9) Frequency Control Capability (primary, secondary and tertiary)
Turbines directly linked to synchronous generators can have primary, secondary and tertiary frequency control capabilities. This capability strongly depends on the prime mover characteristics, not the generator. In order to emulate those capabilities, the IBGs need to increase or decrease their active power output. However, the energy sources connected to the grid via inverters are in the majority of cases not controlled. IBGs can rather easily decrease their active power output but it is not easy for them to increase their active power output. An option is to reduce their active power reference intentionally at steady state in order to ensure an adequate upper margin or headroom. This has obvious economic implications, particularly for RESs where curtailing the IBG means essentially lost opportunity costs that cannot be recovered since the energy source is variable. Another option is to marry an energy storage option with the IBGs. It should be noted that this could cause additional burden to the IBG owners. Also, it has to be considered that even for traditional power plants with synchronous generators keeping additional generation margins available for regulation represents an additional cost.
10) Limited Frequency Sensitive Mode
In the case of significant frequency rise, power plants need to decrease their outputs. This emergency corrective action is called “Limited Frequency Sensitive Mode – over frequency” It is important to note that any kind of generator can operate in the limited frequency sensitivity mode, but their prime movers may not be able to provide this operating mode. (For example, in the case of gas turbine power plants, the sudden decrease of fuel input will increase the air-fuel rate and could cause the undesired /unintentional flame-out of the combustion system. This capability strongly depends on the prime mover characteristics, not the generator. For many IBGs, this is not a limitation. For example, PV can easily reduce its output if the inverter is controlled according to this mode.
11) FRT Capability
Synchronous generators are required to withstand without failure a short circuit of any kind at its terminals by IEC Standards (IEC 60034-3 Clause 4.16). On the other hand, the prime movers do not always have the fault ride-through capability. While most of the representative prime movers of large-scale hydro power plants, coal-fired power plants and nuclear power plants have such capability, some prime movers of medium-scale thermal power plants have a shear pin embedded in the rotating shaft and designed to break during severe voltage dip (when the shear pin breaks during severe voltage dip, the power plant is tripped).

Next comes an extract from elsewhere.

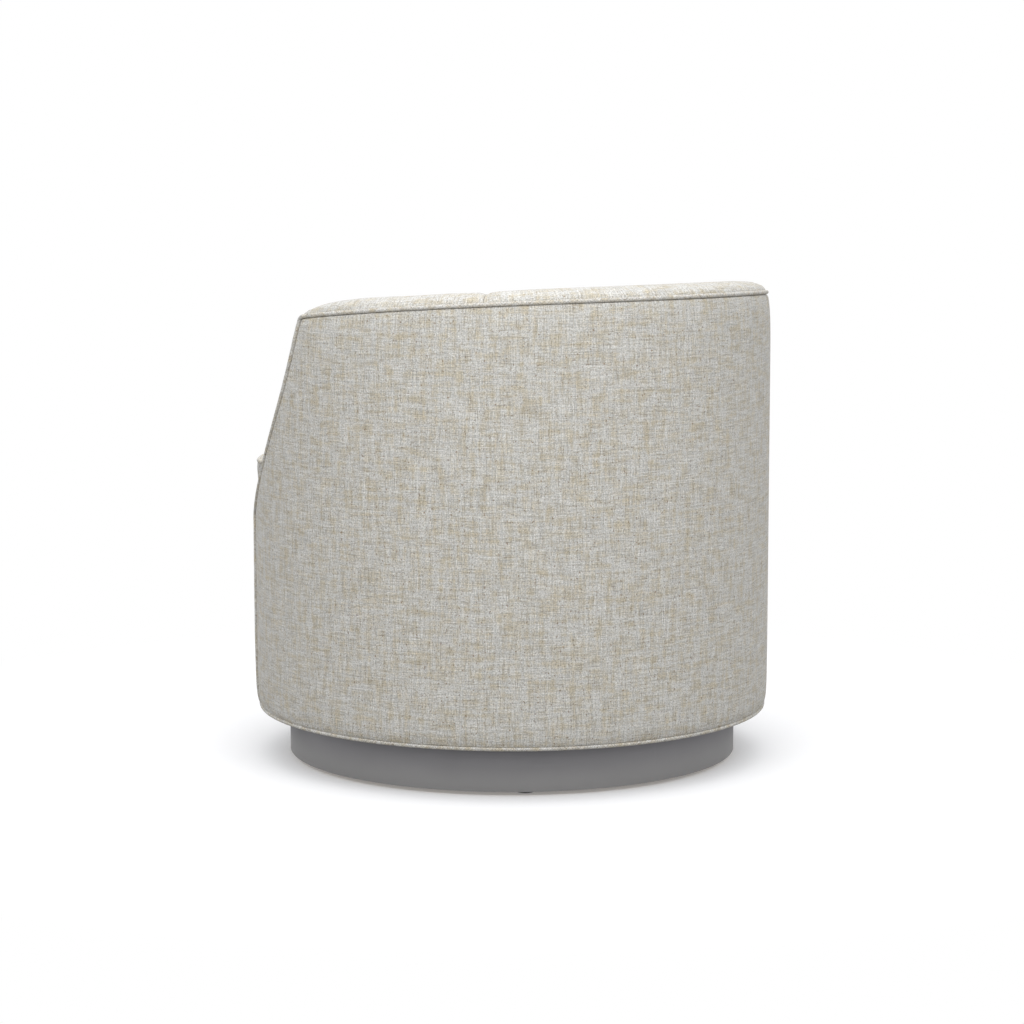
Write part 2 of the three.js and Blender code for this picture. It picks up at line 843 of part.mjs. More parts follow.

To date, distributed IBG typically do not ride through severe three phase faults because the voltage phase angle could not be detected when the line voltage is very low, e.g. less than 30% because the magnetic contactor which is placed between the inverter and the grid will open due to the loss of its excitation of the magnetic coil. It is noted that this is the issue of the contactor and not of the inverter. New techniques such as higher resolution frequency calculation, and the use of the off-delay release type magnetic contactor or the UPS can now achieve the fault ride-through capability
12) Reactive Power Support
(a) V-Q control during steady-state
The rated power factor of the synchronous generators is generally in the range of 0.80 – 0.95, with the higher value being typical of modern units. The rated power factor for distributed IBGs is not often provided, which means the rated power factor is assumed to be unity
Distribution-connected PVs are still operated at unity power factor over their entire active power output range in many countries. Most of these inverters are not sized to provide any reactive current at full output. In order to provide reactive power support at full output, larger inverters will be required. On the other hand, system operators usually require that IBGs include reactive power control at the PCC. In addition, this reactive power control to be independently activated by such multiple alternatives as voltage regulation, reactive power regulation or power factor regulation.

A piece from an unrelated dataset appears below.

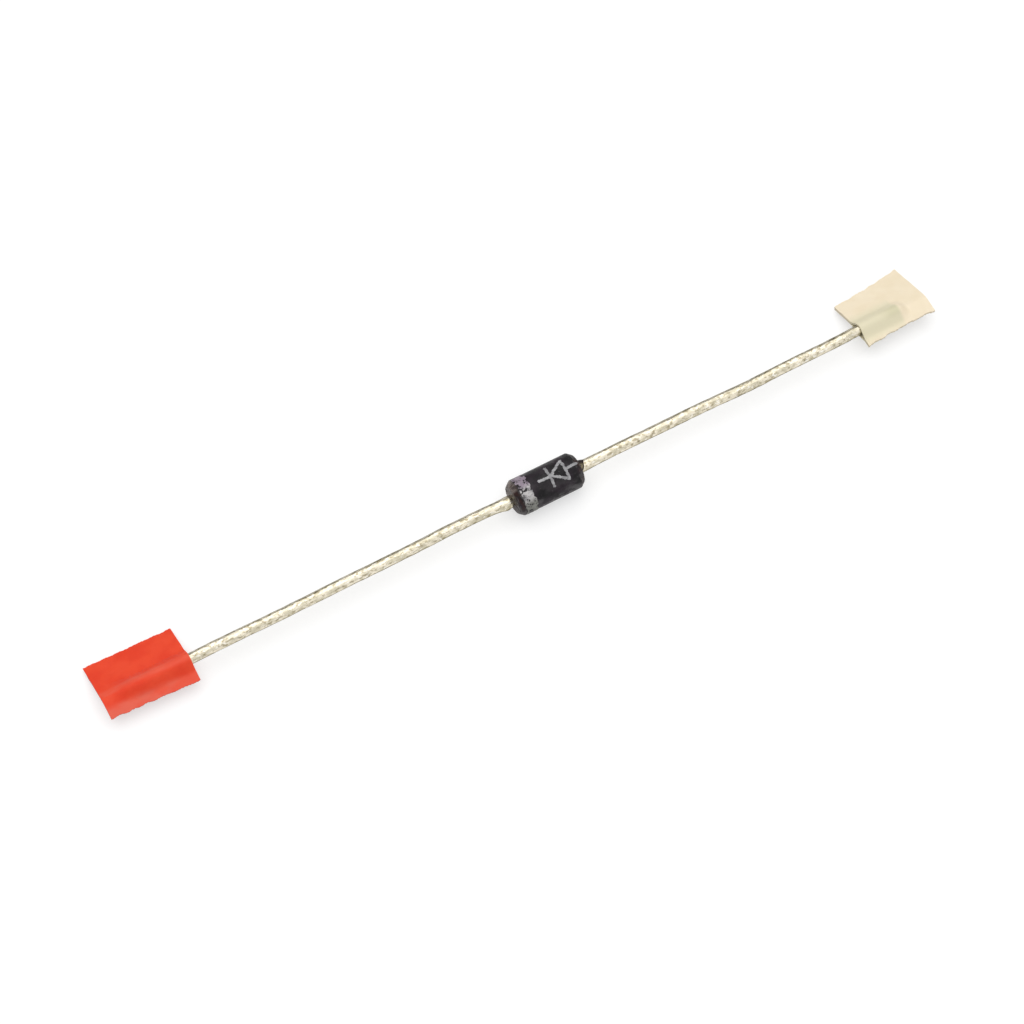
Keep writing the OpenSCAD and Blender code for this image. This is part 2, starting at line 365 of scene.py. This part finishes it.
# ---- Ink printed on the body ----

def ink_level(field, xs, arcs, full_turn):
    """The field's values at a grid's corners, kept below zero on its rim so that the layer closes."""
    level = field(*np.meshgrid(xs, arcs, indexing="ij"))
    rims = [level[0], level[-1]]
    if full_turn:
        level[:, -1] = level[:, 0]
    else:
        rims += [level[:, 0], level[:, -1]]
    for rim in rims:
        rim[:] = np.minimum(rim, -1e-3)
    return level


def traced(level, xs, arcs, full_turn):
    """Points, faces and rim edges of the part of a grid where level is above zero."""
    rows, columns = level.shape[0] - 1, level.shape[1] - 1
    points, index, faces, rim = [], {}, [], {}

    def wrapped(p):
        return (p[0], p[1] % columns) if full_turn else p

    def add(key, x, arc):
        if key not in index:
            index[key] = len(points)
            points.append((x, arc))
        return index[key]

    def corner(p):
        return add((wrapped(p),), xs[p[0]], arcs[wrapped(p)[1]])

    def crossing(p, q):
        t = min(max(level[p] / (level[p] - level[q]), 0.02), 0.98)
        x = xs[p[0]] + (xs[q[0]] - xs[p[0]]) * t
        arc = arcs[p[1]] + (arcs[q[1]] - arcs[p[1]]) * t
        return add(tuple(sorted((wrapped(p), wrapped(q)))), x, arc)

    for i, j in np.ndindex(rows, columns):
        ring = [(i, j), (i + 1, j), (i + 1, j + 1), (i, j + 1)]
        face = []
        for p, q in zip(ring, ring[1:] + ring[:1]):
            if level[p] > 0:
                face.append(corner(p))
            if (level[p] > 0) != (level[q] > 0):
                face.append(crossing(p, q))
        if face:
            faces.append(tuple(face))
        for a, b in zip(face, face[1:] + face[:1]):
            if not rim.pop((b, a), False):
                rim[(a, b)] = True
    return np.array(points), faces, list(rim)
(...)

(b) Reactive current control during network incidents
A synchronous generator can dynamically support the reactive power output from the moment when the system fault occurs thus providing an immediate/instant increase of reactive power output. In contrast, it cannot be guaranteed that the IBG can increase the reactive power output from the moment when the fault occurs to mitigate the voltage drop mainly because the detection time of the voltage magnitude of the IBG cannot physically be instantaneous. The IBG enables an increase in the reactive power output with some delay during the fault by decreasing the active power output within the rated current. Therefore, no matter how quickly the IBG is able to control voltage and current, the IBG cannot show the same immediate/instant increase of the reactive power support provided by the synchronous generator. In addition, a synchronous generator allows a negative sequence current to flow, whereas the IBG is often designed to block negative sequence currents. In the future a TSO may require that the IBG provides a negative sequence current in case of unsymmetrical faults mainly to ensure sufficient voltage recovery for all three phases
13) Harmonic Emission
Inverters may produce non-sinusoidal currents that can be described and quantified as harmonic emission in frequency domain. The harmonic emissions need to be assessed and controlled before the connection is permitted. The IEC has standards of harmonic emissions and some countries impose their own limits for connection of nonlinear appliances to the grid. Harmonic currents emitted by synchronous generators (airgap flux harmonics, slot harmonics, etc.) are usually negligible. The harmonic current emission of IBGs depends on the following; type of technology used, control strategy of the DC/AC-inverter, existence of high- or low-frequency coupling transformer and the harmonic voltages prevailing in the AC-power system.
14) Harmonic Voltage Reduction
Since the effective impedance of synchronous generators for low order harmonics is based on the small sub-transient reactance, synchronous generators provide a rather low impedance path for harmonic currents and thus tend to reduce harmonic voltages. All voltage source converters absorb harmonics because inverters can act as an impedance using the voltage source converter technologies
15) Black Start
It is the ability of the power system to restart itself after a full or partial system black out. Most conventional generators are designed to require an electrical supply from the power system to start up. Normally this is provided from the transmission or distribution system, however under black start this supply is not available. Therefore, to restart the system it is required to some power stations have their own auxiliary supplies to they can restart themselves. These power stations can then be used to restart other power stations and thus the whole system can be restarted. Traditionally black start capability relies on large transmission-connected synchronous generators. Over the coming years the trend of reduction in the number of these plants is expected to continue leading to fewer traditional black start providers being available. For an IBG the ability of the technology to achieve black start is more limited under extreme network conditions due to factors such less inertia, less overload capacity to provide inrush current for energization and the use of PLL technology.